Monday, June 19, 2017

Andrew McCarthy/NRO

THERE IS NO OBSTRUCTION OF JUSTICE CASE AGAINST PRESIDENT TRUMP

There is no legal obstruction case against President Trump. As we have repeatedly explained, obstruction requires prosecutors to prove beyond a reasonable doubt that a public official acted corruptly in endeavoring to influence or interfere with an investigation. To establish the corrupt mental state, prosecutors must prove that the official knew what he was doing was against the law. 
The president’s actions here, no matter how much one might judge them ham-handed or inappropriate, were not against the law. A president has prosecutorial discretion: He may lawfully shut down an investigation, to say nothing of merely influencing it.
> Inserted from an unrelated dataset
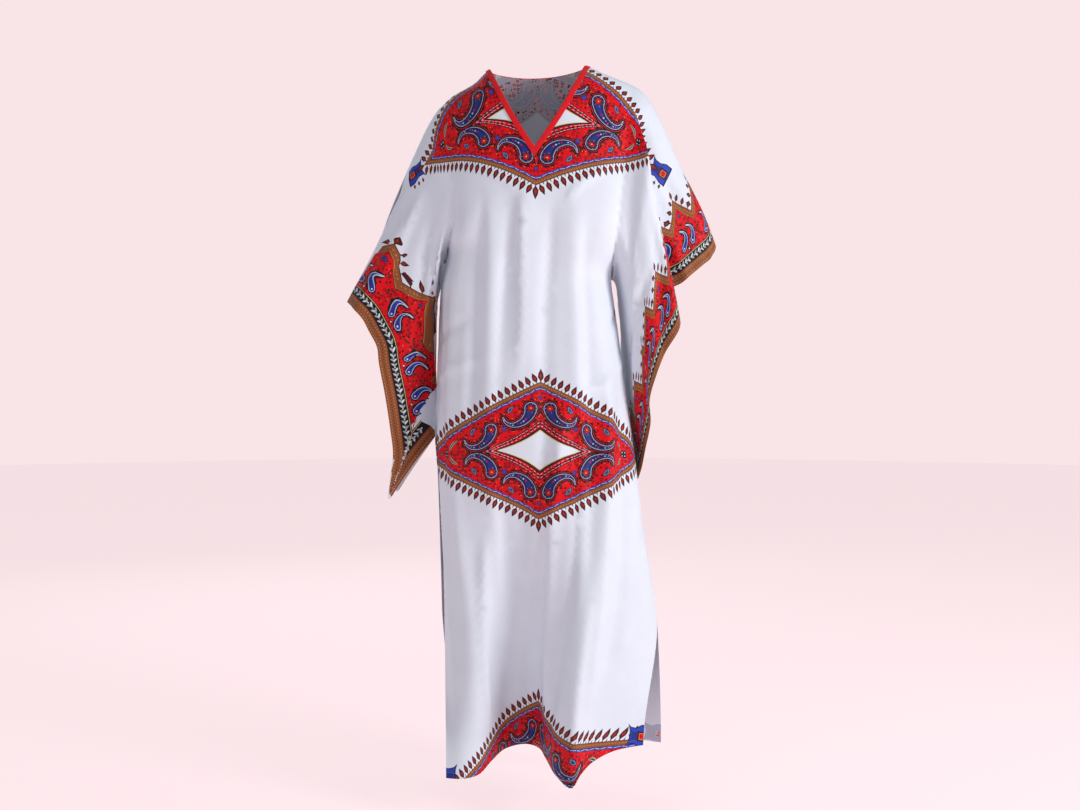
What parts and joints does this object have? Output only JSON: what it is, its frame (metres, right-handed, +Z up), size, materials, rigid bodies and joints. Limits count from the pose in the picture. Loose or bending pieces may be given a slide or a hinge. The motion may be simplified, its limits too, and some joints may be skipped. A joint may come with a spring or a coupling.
{
  "type": "kaftan",
  "caption": "Full-length white kaftan with wing sleeves, a V neck in a red binding and paisley border prints, hanging as worn.",
  "frame": {"origin": "middle of the shoulder line at the neck, where the wearer's shoulders carry the garment", "axes": "+Z up, -Y towards the front of the garment, +X towards the wearer's left"},
  "size_m": [0.759, 0.3155, 1.4148],
  "materials": {
    "printed_cloth": "soft satin",
    "bias_binding": "matte"
  },
  "bodies": {
    "root": {"front": "printed_cloth", "back": "printed_cloth", "neck_binding": "bias_binding"}
  },
  "joints": []
}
And the intelligence services exist to serve the president: He may lawfully terminate any intelligence-collection effort he chooses to. 
In point of fact, Trump did not shut down the investigation of Michael Flynn or the counterintelligence probe of Russia’s meddling in the 2016 election. Since he had the authority to bring these investigations to a screeching halt, he cannot have acted corruptly by taking lesser lawful action. Period. 
The claim that Trump may be guilty of a prosecutable obstruction crime is premised on a legal error – namely, that the FBI and the Justice Department are a separate branch of government, independent of the executive. In fact, they are subordinate to the president. The power they exercise, as inferior officers, is the president’s power. It does not matter whether an FBI director finds it troubling that a president makes suggestions to him about how a case should be handled. The president gets to do that. If the FBI director finds that intolerable, he can resign. The director’s comfort level is constitutionally irrelevant. 
Prosecutorial discretion is part of a continuum of executive police powers that includes the ultimate interference in law-enforcement: the pardon power. No matter how offended we are when a president pardons (or commutes the sentences of) serious criminals, the matter is unreviewable by the courts. The president may not be prosecuted for obstruction of justice over it, even though it seems like a profound obstruction of justice, because the president has the indisputable authority to take the action. 
Prosecutorial discretion is no different. It is simply the beginning of the process rather than the end – i.e., the decision not to investigate a potential crime, rather than, by pardoning it, to create the constructive legal reality that the crime never happened. The powers of prosecutorial discretion and pardon are two sides of the same coin.